What to work on — Below are the records; copy each line in them that holds the word "handed".

Exercise inputs —
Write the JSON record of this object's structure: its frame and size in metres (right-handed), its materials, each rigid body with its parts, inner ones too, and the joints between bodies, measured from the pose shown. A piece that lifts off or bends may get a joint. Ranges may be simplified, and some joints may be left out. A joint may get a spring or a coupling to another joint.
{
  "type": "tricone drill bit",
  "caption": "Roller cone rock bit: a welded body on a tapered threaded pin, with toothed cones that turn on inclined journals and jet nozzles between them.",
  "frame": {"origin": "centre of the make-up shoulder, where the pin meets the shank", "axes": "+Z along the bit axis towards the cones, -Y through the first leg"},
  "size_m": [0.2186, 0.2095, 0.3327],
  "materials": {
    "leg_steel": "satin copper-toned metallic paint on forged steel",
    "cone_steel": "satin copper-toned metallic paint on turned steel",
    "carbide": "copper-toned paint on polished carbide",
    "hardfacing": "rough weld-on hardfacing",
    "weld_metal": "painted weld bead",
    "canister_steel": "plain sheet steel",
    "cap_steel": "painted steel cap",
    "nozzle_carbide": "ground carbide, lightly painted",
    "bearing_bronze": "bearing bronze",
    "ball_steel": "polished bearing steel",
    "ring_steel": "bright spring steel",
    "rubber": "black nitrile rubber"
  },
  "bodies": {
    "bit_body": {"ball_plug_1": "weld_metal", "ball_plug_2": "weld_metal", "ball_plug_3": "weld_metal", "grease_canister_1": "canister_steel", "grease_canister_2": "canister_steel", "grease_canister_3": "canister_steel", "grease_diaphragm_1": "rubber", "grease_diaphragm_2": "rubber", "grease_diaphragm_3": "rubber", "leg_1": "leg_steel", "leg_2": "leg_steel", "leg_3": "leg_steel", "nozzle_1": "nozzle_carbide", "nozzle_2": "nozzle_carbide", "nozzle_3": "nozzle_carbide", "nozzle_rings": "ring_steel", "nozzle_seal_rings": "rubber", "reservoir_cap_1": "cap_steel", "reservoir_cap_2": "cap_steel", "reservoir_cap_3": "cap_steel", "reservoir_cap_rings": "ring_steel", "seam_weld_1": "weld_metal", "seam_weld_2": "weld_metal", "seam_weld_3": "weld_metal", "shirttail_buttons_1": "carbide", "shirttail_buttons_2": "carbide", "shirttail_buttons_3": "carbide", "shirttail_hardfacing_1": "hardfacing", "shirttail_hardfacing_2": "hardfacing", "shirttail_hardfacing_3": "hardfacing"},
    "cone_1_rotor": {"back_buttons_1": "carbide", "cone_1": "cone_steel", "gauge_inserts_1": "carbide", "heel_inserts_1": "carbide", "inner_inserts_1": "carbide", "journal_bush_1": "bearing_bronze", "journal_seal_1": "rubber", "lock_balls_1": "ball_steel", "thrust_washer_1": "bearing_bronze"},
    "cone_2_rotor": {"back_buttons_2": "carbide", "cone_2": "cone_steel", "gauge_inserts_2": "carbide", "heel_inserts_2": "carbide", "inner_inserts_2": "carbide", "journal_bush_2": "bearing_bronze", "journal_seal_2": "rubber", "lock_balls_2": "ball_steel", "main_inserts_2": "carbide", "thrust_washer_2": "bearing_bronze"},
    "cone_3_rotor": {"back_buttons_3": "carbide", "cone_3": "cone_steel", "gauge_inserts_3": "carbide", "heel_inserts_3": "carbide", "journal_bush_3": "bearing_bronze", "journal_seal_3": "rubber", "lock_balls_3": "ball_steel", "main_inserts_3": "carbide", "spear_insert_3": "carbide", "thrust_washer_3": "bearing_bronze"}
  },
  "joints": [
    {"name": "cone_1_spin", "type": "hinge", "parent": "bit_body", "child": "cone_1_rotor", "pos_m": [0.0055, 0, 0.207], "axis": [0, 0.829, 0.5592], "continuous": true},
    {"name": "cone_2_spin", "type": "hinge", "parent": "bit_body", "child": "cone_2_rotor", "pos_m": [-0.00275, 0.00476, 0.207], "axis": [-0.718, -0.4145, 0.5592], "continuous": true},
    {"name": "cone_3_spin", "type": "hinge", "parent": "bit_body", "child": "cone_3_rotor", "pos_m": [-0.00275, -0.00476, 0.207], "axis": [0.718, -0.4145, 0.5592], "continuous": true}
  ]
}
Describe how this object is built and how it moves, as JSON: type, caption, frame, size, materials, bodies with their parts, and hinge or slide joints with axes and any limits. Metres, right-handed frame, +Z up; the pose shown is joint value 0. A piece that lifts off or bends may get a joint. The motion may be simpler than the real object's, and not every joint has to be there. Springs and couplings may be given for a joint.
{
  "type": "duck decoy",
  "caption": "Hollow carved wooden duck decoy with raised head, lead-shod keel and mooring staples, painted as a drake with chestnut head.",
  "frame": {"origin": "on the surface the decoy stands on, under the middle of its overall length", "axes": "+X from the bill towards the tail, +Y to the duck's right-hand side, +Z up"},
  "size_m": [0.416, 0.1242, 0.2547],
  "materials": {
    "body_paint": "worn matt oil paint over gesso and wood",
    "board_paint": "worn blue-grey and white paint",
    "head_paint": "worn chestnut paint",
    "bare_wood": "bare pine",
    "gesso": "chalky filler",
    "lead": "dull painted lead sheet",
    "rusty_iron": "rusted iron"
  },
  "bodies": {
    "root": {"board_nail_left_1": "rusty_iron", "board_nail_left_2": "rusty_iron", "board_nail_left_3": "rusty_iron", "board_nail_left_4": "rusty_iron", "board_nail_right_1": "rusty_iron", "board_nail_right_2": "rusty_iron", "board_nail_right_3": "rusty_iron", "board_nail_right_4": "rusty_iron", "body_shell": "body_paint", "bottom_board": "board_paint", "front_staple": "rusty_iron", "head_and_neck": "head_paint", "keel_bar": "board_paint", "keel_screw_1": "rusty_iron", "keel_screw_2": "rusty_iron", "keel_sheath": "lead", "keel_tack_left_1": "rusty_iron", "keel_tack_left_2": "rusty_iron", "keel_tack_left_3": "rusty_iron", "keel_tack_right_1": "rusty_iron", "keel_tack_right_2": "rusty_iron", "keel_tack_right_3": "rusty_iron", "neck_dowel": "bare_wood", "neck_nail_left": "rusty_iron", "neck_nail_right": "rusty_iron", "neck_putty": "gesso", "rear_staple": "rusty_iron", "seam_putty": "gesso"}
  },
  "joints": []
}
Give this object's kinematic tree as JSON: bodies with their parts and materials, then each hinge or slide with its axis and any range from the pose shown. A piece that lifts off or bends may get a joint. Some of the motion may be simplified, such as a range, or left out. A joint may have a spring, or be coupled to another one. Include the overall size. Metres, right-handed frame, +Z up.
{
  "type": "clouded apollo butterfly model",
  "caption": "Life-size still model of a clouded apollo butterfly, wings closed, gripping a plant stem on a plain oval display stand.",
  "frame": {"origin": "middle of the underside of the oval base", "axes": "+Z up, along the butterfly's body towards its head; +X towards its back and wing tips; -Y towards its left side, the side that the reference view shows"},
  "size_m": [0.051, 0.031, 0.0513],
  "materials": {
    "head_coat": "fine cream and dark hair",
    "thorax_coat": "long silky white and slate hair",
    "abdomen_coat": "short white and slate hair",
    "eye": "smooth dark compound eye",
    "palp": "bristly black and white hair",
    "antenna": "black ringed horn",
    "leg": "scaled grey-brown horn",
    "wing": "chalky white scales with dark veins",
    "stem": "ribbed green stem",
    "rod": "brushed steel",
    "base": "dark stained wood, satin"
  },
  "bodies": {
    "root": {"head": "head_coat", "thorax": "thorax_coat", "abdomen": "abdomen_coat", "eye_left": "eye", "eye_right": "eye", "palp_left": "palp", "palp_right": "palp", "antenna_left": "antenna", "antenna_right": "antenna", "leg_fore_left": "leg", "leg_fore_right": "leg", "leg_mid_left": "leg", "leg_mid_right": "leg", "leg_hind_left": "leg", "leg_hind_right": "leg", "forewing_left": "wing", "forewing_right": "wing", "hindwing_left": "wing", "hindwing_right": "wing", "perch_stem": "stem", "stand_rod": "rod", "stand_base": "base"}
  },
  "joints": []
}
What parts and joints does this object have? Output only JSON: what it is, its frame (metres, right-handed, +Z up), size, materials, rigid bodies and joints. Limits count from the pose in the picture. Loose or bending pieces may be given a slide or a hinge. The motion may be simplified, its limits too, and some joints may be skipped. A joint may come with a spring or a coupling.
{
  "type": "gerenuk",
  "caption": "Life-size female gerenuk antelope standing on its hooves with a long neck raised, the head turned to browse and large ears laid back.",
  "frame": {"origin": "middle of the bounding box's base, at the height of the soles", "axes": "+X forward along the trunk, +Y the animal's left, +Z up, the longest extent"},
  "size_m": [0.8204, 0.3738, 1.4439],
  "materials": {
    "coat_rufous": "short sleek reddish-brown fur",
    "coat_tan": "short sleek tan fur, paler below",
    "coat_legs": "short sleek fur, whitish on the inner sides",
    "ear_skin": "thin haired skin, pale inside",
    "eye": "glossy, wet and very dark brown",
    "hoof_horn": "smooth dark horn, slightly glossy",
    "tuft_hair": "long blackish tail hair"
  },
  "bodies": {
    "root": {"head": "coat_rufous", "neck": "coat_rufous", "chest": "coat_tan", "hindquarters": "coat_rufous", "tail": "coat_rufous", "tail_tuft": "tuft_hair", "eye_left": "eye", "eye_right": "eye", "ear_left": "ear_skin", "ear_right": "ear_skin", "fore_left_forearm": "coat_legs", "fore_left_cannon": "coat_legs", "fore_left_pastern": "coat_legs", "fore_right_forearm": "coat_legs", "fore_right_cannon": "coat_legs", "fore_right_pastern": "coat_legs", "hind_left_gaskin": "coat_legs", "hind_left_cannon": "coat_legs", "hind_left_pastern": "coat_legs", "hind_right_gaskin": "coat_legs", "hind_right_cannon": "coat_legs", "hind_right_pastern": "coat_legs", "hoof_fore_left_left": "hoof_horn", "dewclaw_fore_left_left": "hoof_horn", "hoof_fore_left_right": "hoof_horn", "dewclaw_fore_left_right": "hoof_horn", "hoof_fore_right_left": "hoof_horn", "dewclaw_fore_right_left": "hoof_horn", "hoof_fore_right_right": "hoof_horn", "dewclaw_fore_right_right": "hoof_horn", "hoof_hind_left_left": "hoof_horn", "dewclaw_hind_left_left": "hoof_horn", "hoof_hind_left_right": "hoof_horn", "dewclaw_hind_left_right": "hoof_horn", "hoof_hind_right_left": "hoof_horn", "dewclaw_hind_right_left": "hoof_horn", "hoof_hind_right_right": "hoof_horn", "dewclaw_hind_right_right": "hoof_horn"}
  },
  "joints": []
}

Problem solution —
Write the JSON record of this object's structure: its frame and size in metres (right-handed), its materials, each rigid body with its parts, inner ones too, and the joints between bodies, measured from the pose shown. A piece that lifts off or bends may get a joint. Ranges may be simplified, and some joints may be left out. A joint may get a spring or a coupling to another joint.
Describe how this object is built and how it moves, as JSON: type, caption, frame, size, materials, bodies with their parts, and hinge or slide joints with axes and any limits. Metres, right-handed frame, +Z up; the pose shown is joint value 0. A piece that lifts off or bends may get a joint. The motion may be simpler than the real object's, and not every joint has to be there. Springs and couplings may be given for a joint.
Give this object's kinematic tree as JSON: bodies with their parts and materials, then each hinge or slide with its axis and any range from the pose shown. A piece that lifts off or bends may get a joint. Some of the motion may be simplified, such as a range, or left out. A joint may have a spring, or be coupled to another one. Include the overall size. Metres, right-handed frame, +Z up.
What parts and joints does this object have? Output only JSON: what it is, its frame (metres, right-handed, +Z up), size, materials, rigid bodies and joints. Limits count from the pose in the picture. Loose or bending pieces may be given a slide or a hinge. The motion may be simplified, its limits too, and some joints may be skipped. A joint may come with a spring or a coupling.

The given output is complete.